Example: hypotenuse = 10 m, angle = 25°. Find opposite.

  • opposite = 10 × sin(25°) = 10 × 0.423 = 4.23 m
  • adjacent = 10 × cos(25°) = 10 × 0.906 = 9.06 m
  • Check: √(4.23² + 9.06²) = √(17.9 + 82.1) = √100 = 10 ✓

The trigonometric functions bridge the gap when direct measurement isn’t available.

Vector Components

A vector can be decomposed into perpendicular components (usually x and y in 2D):

Vector magnitude: V = √(Vx² + Vy²)
Component Vx = V × cos(θ)
Component Vy = V × sin(θ)

Where θ is the angle from the horizontal (x-axis).

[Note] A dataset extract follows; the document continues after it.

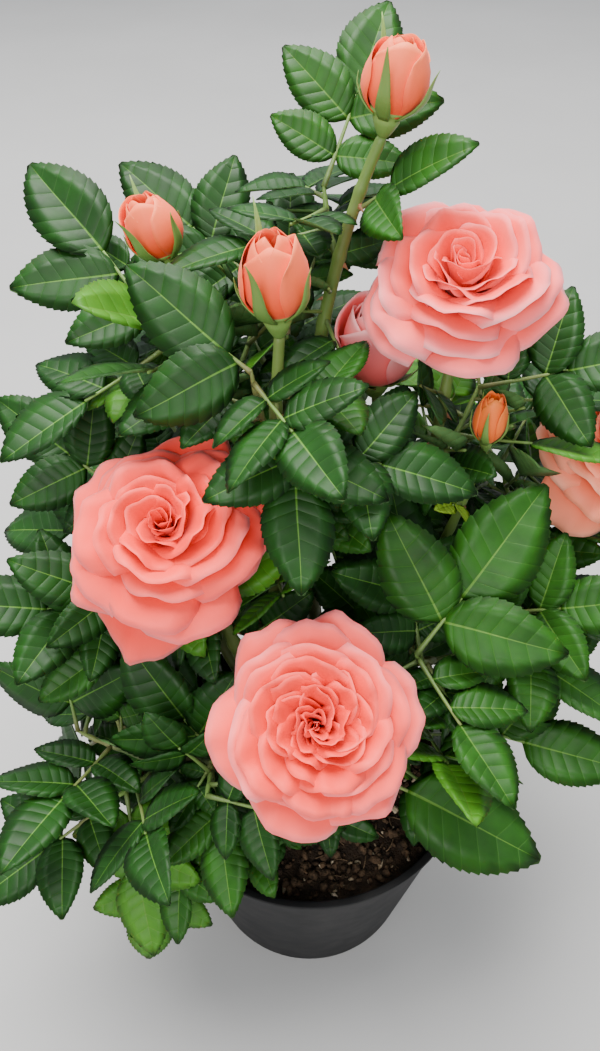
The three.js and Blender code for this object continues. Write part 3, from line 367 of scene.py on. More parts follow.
SINGLES = tuple(SinglePlan(*row) for row in (
    ("leaves_upper_left", "shoot_left_bud", 0.8, (-0.49, -0.59, 0.64),
     (0.6, 0.2, 0.75), 38, 0, 2.6, LeafTone.FRESH),
    ("leaves_top", "cane_top_bud", 0.88, (0.7, -0.31, 0.64),
     (0.3, -0.4, 0.86), 28, 1, 1.0, LeafTone.MIDDLE),
    ("leaves_top", "cane_top_bud", 0.78, (0.08, 0.76, 0.64),
     (0.3, -0.4, 0.86), 20, 1, 1.0, LeafTone.DEEP),
    ("leaves_top", "cane_top_bud", 0.72, (-0.75, -0.5, 0.3),
     (0.0, -0.5, 0.86), 24, 1, 0.9, LeafTone.DEEP),
    ("leaves_right_upper", "cane_right_bloom", 0.66, (-0.3, -0.75, 0.5),
     (-0.1, -0.5, 0.85), 14, 1, 1.2, LeafTone.YOUNG),
    ("leaves_right_upper", "shoot_half_open_bud", 0.45, (0.4, -0.8, 0.4),
     (0.1, -0.5, 0.85), 13, 1, 1.2, LeafTone.YOUNG),
    ("leaves_far_right", "shoot_small_bud", 0.72, (-0.6, -0.6, 0.4),
     (-0.1, -0.5, 0.85), 12, 1, 1.0, LeafTone.YOUNG),
    ("leaves_left", "bough_left", 0.31, (0.69, 0, 0.72),
     (0.3, -0.5, 0.8), 24, 1, 1.6, LeafTone.DEEP),
    ("leaves_left_mid", "bough_left_low", 0.79, (-0.87, 0.43, -0.26),
     (-0.3, -0.5, 0.8), 24, 1, 1.6, LeafTone.MIDDLE),
    ("leaves_right", "bough_right", 0.25, (-0.66, 0.29, 0.69),
     (0.3, -0.5, 0.8), 28, 1, 1.6, LeafTone.DEEP),
    ("leaves_upper_back", "shoot_left_bud", 0.92, (-0.78, 0.6, 0.18),
     (0, -0.8, 0.6), 20, 1, 2.2, LeafTone.DEEP),
    ("leaves_right", "bough_right", 0.43, (0.85, 0.53, -0.08),
     (0, -0.8, 0.6), 20, 0, 1.6, LeafTone.MIDDLE),
    ("leaves_far_right_back", "shoot_far_right_bloom", 0.9, (-0.28, 0.87, 0.4),
     (-0.3, -0.5, 0.8), 28, 1, 1.0, LeafTone.DEEP),
    ("leaves_far_right_back", "shoot_far_right_bloom", 0.63, (0.84, -0.4, 0.36),
     (0, -0.5, 0.86), 28, 0, 1.6, LeafTone.MIDDLE),
    ("leaves_right_upper", "cane_right_bloom", 0.85, (-0.68, -0.58, 0.45),
     (0, -0.8, 0.6), 20, 1, 1.6, LeafTone.DEEP),
    ("leaves_top", "cane_top_bud", 0.71, (0.23, -0.97, -0.09),
     (0, -0.8, 0.6), 24, 1, 1.6, LeafTone.DEEP),
    ("leaves_right_upper", "cane_right_bloom", 0.74, (0.36, -0.78, 0.51),
     (-0.3, -0.5, 0.8), 24, 1, 1.0, LeafTone.DEEP),
    ("leaves_top", "cane_top_bud", 0.73, (0.27, 0.83, 0.48),
     (0, -0.8, 0.6), 28, 1, 2.2, LeafTone.DEEP),
))

# Leaves of the first growth with a green of their own, by mass and by their turn in it.
TONED_LEAVES = {
    LeafTone.DEEP: (
        "leaves_left/1", "leaves_left_mid/1", "leaves_left_mid/3", "leaves_left_edge/1",
        "leaves_left_low/3", "leaves_top/1", "leaves_top/2", "leaves_top/4", "leaves_upper_left/2",
        "leaves_centre/1", "leaves_centre_left/1", "leaves_centre_left/3", "leaves_right/2",
    ),
    LeafTone.MIDDLE: (
        "leaves_top/lead", "leaves_right/lead", "leaves_right_low/lead", "leaves_right_front/lead",
        "leaves_far_right/lead", "leaves_right/1", "leaves_far_right/1", "leaves_far_right_back/3",
        "leaves_far_right_back/4",
    ),
    LeafTone.FRESH: ("leaves_front_left/lead", "leaves_left_low/2", "leaves_right_upper/5"),
}

LEAF_TONES = {owner: tone for tone, owners in TONED_LEAVES.items() for owner in owners}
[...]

Example: A force vector of 50 N at 35° above horizontal.

  • Fx = 50 × cos(35°) = 50 × 0.819 = 40.95 N
  • Fy = 50 × sin(35°) = 50 × 0.574 = 28.7 N
  • Check magnitude: √(40.95² + 28.7²) = √(1677 + 823.7) = √2500.7 ≈ 50 N ✓

Vector Addition and Subtraction

Component method (most practical):

  1. Break each vector into x and y components
  2. Add components: Rx = Ax + Bx, Ry = Ay + By
  3. Recombine: R = √(Rx² + Ry²), angle = arctan(Ry / Rx)

Example: Add vectors A (30 N at 0°) and B (20 N at 90°).

  • Ax = 30, Ay = 0
  • Bx = 0, By = 20
  • Rx = 30, Ry = 20
  • Resultant = √(900 + 400) = √1300 = 36.06 N at arctan(20/30) = 33.7° ✓

Subtraction works the same way, but subtract components: Rx = Ax − Bx.

Dot Product (Scalar Product)

Multiplying two vectors gives a scalar:

A · B = |A| |B| cos(θ)

Where θ is the angle between them. Alternatively, using components:

A · B = (Ax × Bx) + (Ay × By)

Intuition: dot product measures “how much” two vectors point in the same direction. If perpendicular, dot product is zero.

What Stuck

The insight that trigonometry is fundamentally about recovering unknown quantities from known ones in a triangle. SOH CAH TOA isn’t arbitrary — it’s the inevitable bridge between angles and side lengths. Vector components are just applying this same principle to arbitrary directions, not just right triangles. Once you have components, every operation becomes algebra.